Cette semaine particulièrement, partout dans le Sénégal, des scandales fonciers sont arrivés à un degré d’exacerbation que l’autorité locale ne peut plus les étouffer. Les scandales explosent de partout et créent des crises. Les populations sortent, revendiquent, la gendarmerie, appelée à la rescousse pour le maintien de l’ordre, ne trouve mieux à faire que de mettre les manifestants aux arrêts, les intimidant, se rangeant naturellement du côté des investisseurs. Comme si l’administration est en train de protéger, d’encourager la délinquance foncière, l’expropriation injuste des paysans de leur terre. Si Macky Sall donne foi aux propos cités plus haut, il réagira dans le sens d’un dénouement heureux pour toutes les parties.

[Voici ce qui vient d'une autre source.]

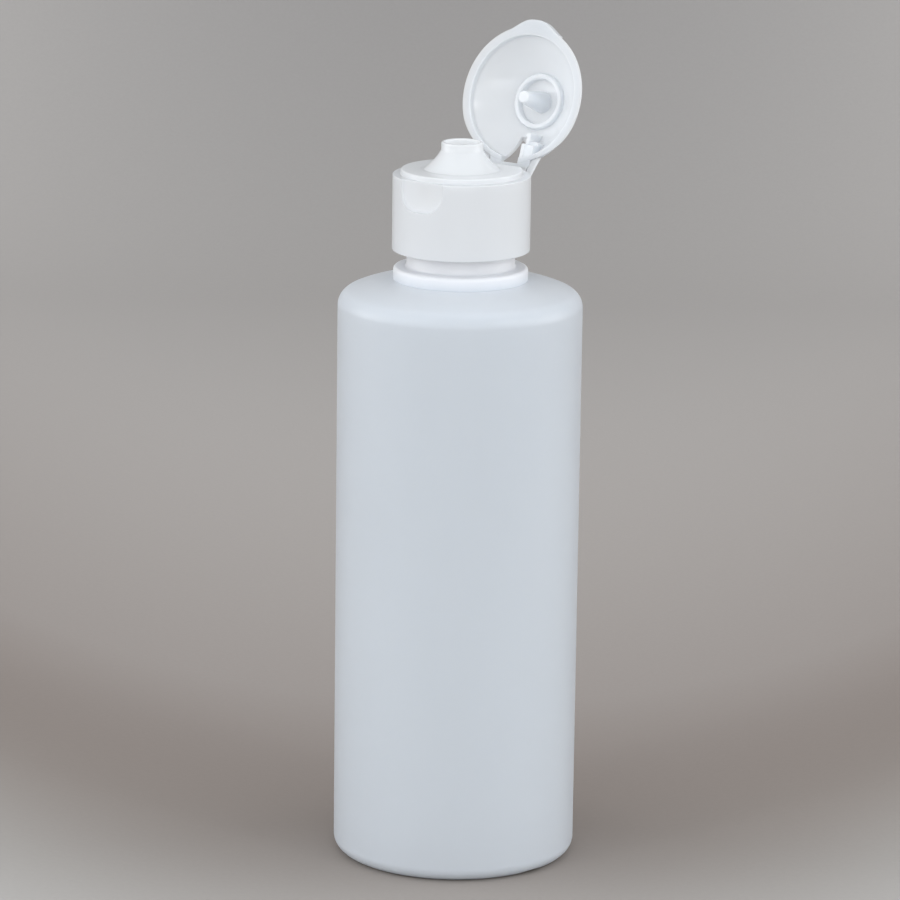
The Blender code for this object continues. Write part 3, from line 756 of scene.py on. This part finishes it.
def lug_tool():
    """The lug on the skirt, with its top just under the hinge web."""
    top = HINGE_Z - WEB_THICKNESS / 2 - TOOTH_CLEARANCE
    low = (-HINGE_HALF, SKIRT_RADIUS - LUG_ROOT, top - LUG_DEPTH)
    high = (HINGE_HALF, HINGE_BEHIND - LUG_SHORT, top)
    return rounded(block("lug", low, high), LUG_EDGE)


def make_cap():
    """The cap base with its recess, the deck cut back for the lid, hinge lug and inner thread."""
    cap = turned("cap_shell", cap_section(), closed=True)
    combined(cap, recess_tool(), "DIFFERENCE")
    combined(cap, deck_seat(), "DIFFERENCE")
    combined(cap, lug_tool(), "UNION")
    smooth(cap)
    dressed(cap, CAP_PLASTIC, "cap", "cap_base")
    ridge = helix(
        "cap_thread", SKIRT_BORE, outward=False, start=NECK_TOP - THREAD_START - PITCH / 2,
        base=2.0 * MM, crest=0.9 * MM, depth=0.85 * MM,
    )
    dressed(ridge, CAP_PLASTIC, "cap")


# Lid

def ceiling(first, last, steps):
    """Points of the domed ceiling, which springs from the top of the lip."""
    inside = dome(LIP_RADIUS, CEILING_HEIGHT - LIP_DEPTH, first, last, steps)
    return [(radius, height + LIP_DEPTH) for radius, height in inside]


def lid_section():
    """Section of the lid, closed and measured from its rim plane."""
    base = RIM_RADIUS - DOME_INSET
    points = dome(base, LID_HEIGHT, 0, DRAWN_FROM, steps=40)
    points += dome(base, LID_HEIGHT, DRAWN_FROM, base - DOME_STOP, steps=12)[1:]
    points += [(RIM_RADIUS - RIM_EDGE / 2, RIM_SHOULDER), (RIM_RADIUS, RIM_HEIGHT)]
    points += arc(RIM_RADIUS - RIM_EDGE, RIM_EDGE, RIM_EDGE, 0, -QUARTER, steps=4)
    points += arc(LIP_RADIUS + RIM_EDGE, RIM_EDGE, RIM_EDGE, -QUARTER, -2 * QUARTER, steps=4)
    points += ceiling(LIP_RADIUS - LIP_GAP, RING_OUTER + RING_DRAFT_OUTSIDE, steps=30)
    points += arc(RING_OUTER - TIP_EDGE, RING_TIP + TIP_EDGE, TIP_EDGE, 0, -QUARTER, steps=5)
    points += arc(RING_INNER + TIP_EDGE, RING_TIP + TIP_EDGE, TIP_EDGE, -QUARTER, -2 * QUARTER, steps=5)
    points += ceiling(RING_INNER - RING_DRAFT_INSIDE, PIN_ROOT + PIN_DRAFT, steps=8)
    points += arc(PIN_TIP - TIP_EDGE, PIN_REACH + TIP_EDGE, TIP_EDGE, 0, -QUARTER, steps=5)
    points += [(DIMPLE_RADIUS, PIN_REACH + DIMPLE_EDGE), (0, PIN_REACH + DIMPLE_DEPTH)]
    return points


def eased(share):
    """A share that is kept between 0 and 1, and starts and ends gently."""
    share = min(1, max(0, share))
    return share * share * (3 - 2 * share)


def draw_in(lid):
    """Draws the round rim in towards the hinge, as far as the skirt's wall."""
    for vertex in lid.data.vertices:
        x, y, z = vertex.co
        radius = math.hypot(x, y)
        if radius < DRAWN_FROM:
            continue
        share = (abs(math.atan2(x, y)) - RIM_BACK_ANGLE) / (RIM_ROUND_ANGLE - RIM_BACK_ANGLE)
        wall = RIM_BACK + (RIM_RADIUS - RIM_BACK) * eased(share)
        if radius > RIM_RADIUS - RIM_EDGE_ZONE and z < RIM_TOP:
            new = radius - RIM_RADIUS + wall
        else:
            new = min(radius, wall)
        vertex.co = (x * new / radius, y * new / radius, z)


def dome_filling(name, outline, low, high):
    """What fills the dome between two planes across the lid, under an outline seen from its side."""
    inner = RIB_FRONT - RIB_OVERLAP
    top = [(r, z + SHELL_BITE) for r, z in ceiling(LIP_RADIUS, inner, steps=24)]
    section = [(inner, 0), *reversed(top), (RIM_ROOT, LIP_DEPTH), (RIM_ROOT, 0)]
    ring = turned(name, section, closed=True)
    return combined(ring, upright_plate("span", outline, low, high), "INTERSECT")


def stepped(heel, toe, knee, landing, top):
    """Side view of a stepped wall: its heel at the rim, a toe, the step's two corners and its top."""
    return [(RIM_RADIUS, heel), toe, knee, landing, (landing[0] - STEP_DRAFT, top), (RIM_RADIUS, top)]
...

Comme il vient d’enjoindre les préfets et les élus locaux de diligenter, sous huitaine, les dossiers transmis pour un nouveau découpage administratif de Bambilor, Sangalkam, Keur Massar, il aurait signé, pour préserver les terres des collectivités territoriales, un décret interdisant toute transaction avec les communes en attendant une nouvelle règlementation, de nouvelles équipes à la tête des communes.

Si Macky Sall veut prendre des mesures de sauvegarde, préserver les terres pour les générations futures, il le peut. Il lui suffit simplement de manifester sa volonté comme il vient de le démontrer avec le projet de réforme du découpage territorial de Diamniadio et autres, alors qu’on est a quelques neuf mois près de la date qu’il a unilatéralement choisie pour les élections communales, il ne s’est pas encombré de formalité pour sa réforme même si celle-ci entraîne des confusions sur le programme du calendrier électoral. Macky, quand il veut, il peut.